# Interesting article on the end of Kodachrome



## BasilFawlty (Jun 7, 2019)

I found it interesting that a little shop in Kansas was the last place in the world you could get Kodachrome film processed and that people from all over the world rushed to get their film processed on that last day.

*Kodachrome Taken Away*

The end of an era.


----------



## vintagesnaps (Jun 7, 2019)

I get my film developed there... Not Kodachrome, but I do send out film to their lab and they send back my negs, CDs, and prints on photo paper done in chemistry.

I got a T shirt.

edit - Where have you been the last few years??! lol Yeah, you must just be getting back into photography.


----------



## webestang64 (Jun 8, 2019)

Old sad news. I got a T shirt as well. I still send my E-6 there unless I cross process in C-41.


----------



## Derrel (Jun 8, 2019)

An old news item, for sure. Still kind of sad


----------



## BasilFawlty (Jun 10, 2019)

vintagesnaps said:


> I get my film developed there... Not Kodachrome, but I do send out film to their lab and they send back my negs, CDs, and prints on photo paper done in chemistry.
> 
> I got a T shirt.
> 
> edit - Where have you been the last few years??! lol Yeah, you must just be getting back into photography.



Well, I've still been into photography bt somehow I just lost track of this forum after I joined and just discovered it again by accident.  Didn't even realize I had already joined years ago.


----------



## dennyr (Jun 15, 2019)

Derrel said:


> An old news item, for sure. Still kind of sad


 Yeah.....and now i am a week late to an old story. 
I was always more of an Ektachrome guys, but i DID enjoy many a slide show that was shot with the vibrant Kodachrome.


----------



## 480sparky (Jun 15, 2019)

I love watching peoples jaws drop when I tell them I still shoot Kodachrome....... and soup it at home.
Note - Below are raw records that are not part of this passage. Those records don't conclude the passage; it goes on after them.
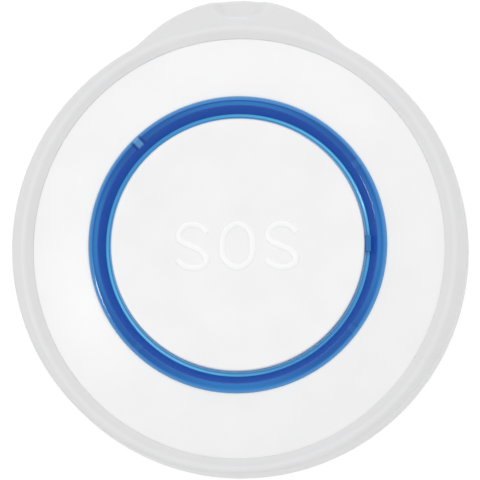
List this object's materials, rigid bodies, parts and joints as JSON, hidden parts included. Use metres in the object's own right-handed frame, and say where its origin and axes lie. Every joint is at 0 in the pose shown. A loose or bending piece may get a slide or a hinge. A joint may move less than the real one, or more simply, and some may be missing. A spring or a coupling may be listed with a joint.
{
  "type": "wireless panic button",
  "caption": "Round wearable alarm pendant: a large press button inside a clear blue light ring, white domed front, frosted rear housing with a lanyard lug and a coin-turned battery cover.",
  "frame": {"origin": "centre of the flat back, on the button's axis", "axes": "+Z out of the button, +Y towards the lanyard lug, +X to the right as the button is looked at"},
  "size_m": [0.0456, 0.048, 0.0114],
  "materials": {
    "frosted_shell": "frosted translucent plastic",
    "white_plastic": "satin white plastic",
    "blue_clear": "clear blue light guide",
    "seal_rubber": "black seal rubber",
    "silicone": "milky silicone",
    "dark_plastic": "moulded black plastic",
    "board_green": "green solder mask",
    "led_body": "clear lens",
    "chip_black": "moulded chip body",
    "steel": "plated steel",
    "ceramic_tan": "fired ceramic",
    "copper": "bare copper",
    "cell_steel": "polished can",
    "spring_metal": "plated spring strip"
  },
  "bodies": {
    "housing": {"rear_housing": "frosted_shell", "front_cover": "white_plastic", "cover_seal": "seal_rubber", "light_ring": "blue_clear", "button_boot": "silicone", "switch_body": "dark_plastic", "circuit_board": "board_green", "status_leds": "led_body", "radio_chip": "chip_black", "controller_chip": "chip_black", "crystal": "steel", "capacitors": "ceramic_tan", "resistors": "chip_black", "loop_antenna": "copper", "board_screws": "steel", "coin_cell": "cell_steel", "positive_contact": "spring_metal", "negative_contact": "spring_metal"},
    "button": {"button_cap": "white_plastic", "switch_plunger": "dark_plastic"},
    "battery_lid": {"battery_cover": "white_plastic", "battery_cover_seal": "seal_rubber"}
  },
  "joints": [
    {"name": "button_press", "type": "slide", "parent": "housing", "child": "button", "axis": [0, 0, -1], "range_m": [0, 0.0004], "stiffness_N_per_m": 4000, "springref_m": -0.0005, "deforming": ["button_boot"]},
    {"name": "battery_cover_turn", "type": "hinge", "parent": "housing", "child": "battery_lid", "pos_m": [0, 0, 0], "axis": [0, 0, -1], "range_deg": [0, 35]}
  ]
}
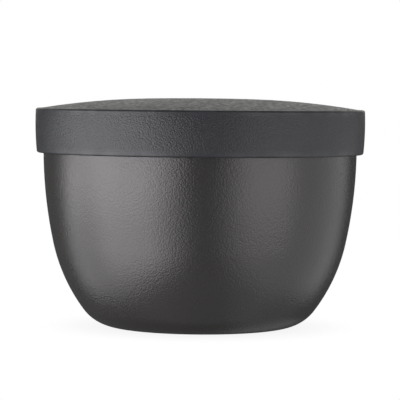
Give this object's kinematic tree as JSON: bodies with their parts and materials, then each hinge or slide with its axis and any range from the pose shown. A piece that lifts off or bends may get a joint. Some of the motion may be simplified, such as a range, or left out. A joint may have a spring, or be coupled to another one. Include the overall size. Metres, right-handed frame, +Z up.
{
  "type": "go stone bowl",
  "caption": "Round grained plastic bowl for go stones, with a loose domed lid whose deep skirt overlaps the neck and rests on the rim.",
  "frame": {"origin": "centre of the plane that the foot ring stands on, on the axis of the bowl", "axes": "+Z up along the axis that the bowl and the lid share; +X and +Y are interchangeable, because both pieces are round"},
  "size_m": [0.13, 0.13, 0.0902],
  "materials": {
    "bowl_plastic": "dark warm grey moulding with a fine leather grain outside, smoother and satin inside and under the foot",
    "lid_plastic": "darker, cooler grey moulding with the same fine leather grain outside, smoother and satin underneath"
  },
  "bodies": {
    "bowl": {"bowl": "bowl_plastic"},
    "lid": {"lid": "lid_plastic"}
  },
  "joints": [
    {"name": "lid_lift", "type": "slide", "parent": "bowl", "child": "lid", "axis": [0, 0, 1], "range_m": [0, 0.12]}
  ]
}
Then I tell them I use caffenol.



After a while, they figure out I'm using it for what it really is: b&w film.


----------



## Derrel (Jun 15, 2019)

For those that do not understand Sparkys comment above, Kodachrome had the color introduced in the processing stage, which is why developing Kodachrome was always such a big deal.  Unlike Ektachrome and other E6 process films, Kodachrome required expensive sophisticated developing machinery; no it was not possible to develop a couple rolls of Kodachrome in the bathroom with a kit or by using simple processing, Unless of course one was happy with black-and-white images.


----------



## dennyr (Jun 15, 2019)

Derrel said:


> For those that do not understand Sparkys comment above, Kodachrome had the color introduced in the processing stage, which is why developing Kodachrome was always such a big deal.  Unlike Ektachrome and other E6 process films, Kodachrome required expensive sophisticated developing machinery; no it was not possible to develop a couple rolls of Kodachrome in the bathroom with a kit or by using simple processing, Unless of course one was happy with black-and-white images.


That is a good point.
A lot of photographers made the mistake, which was rather intuitive and made sense, that Kodachrome was a PITA to coat.
As you say, it was not. It was a very easy film to coat, and a Very Difficult film to develop.
These days, as far as i know, it is expensive to have Any slide film developed and mounted.
About 3 years ago, i inherited a BUNCH of Film/Darkroom stuff.
In that was a editing set up for 8mm movie and 100 slide mounts for 35mm.
I still curse myself for not offering the mounts for cost of shipping. I tossed them in the trash.


----------



## 480sparky (Jun 16, 2019)

Derrel said:


> .......... Kodachrome required expensive sophisticated developing machinery; no it was not possible to develop a couple rolls of Kodachrome in the bathroom with a kit or by using simple processing,..............



Yet every blue moon, someone has this idea they're going to resurrect Kodachrome by thinking it is as simple as E-6 or D76 processes.  Yeah, I'd love to see it come back (I have about 6 dozen 36x rolls in my freezer), but I don't think I'll ever see it in my lifetime.


----------



## Soocom1 (Jun 17, 2019)

My father was a NY Native, and after WWII he came home and shot a BUNCH of photos of Coney Isl, and the Queen Mary in Port. 
I looked at those photos about 10 years ago and they looked like fresh digital prints of today! 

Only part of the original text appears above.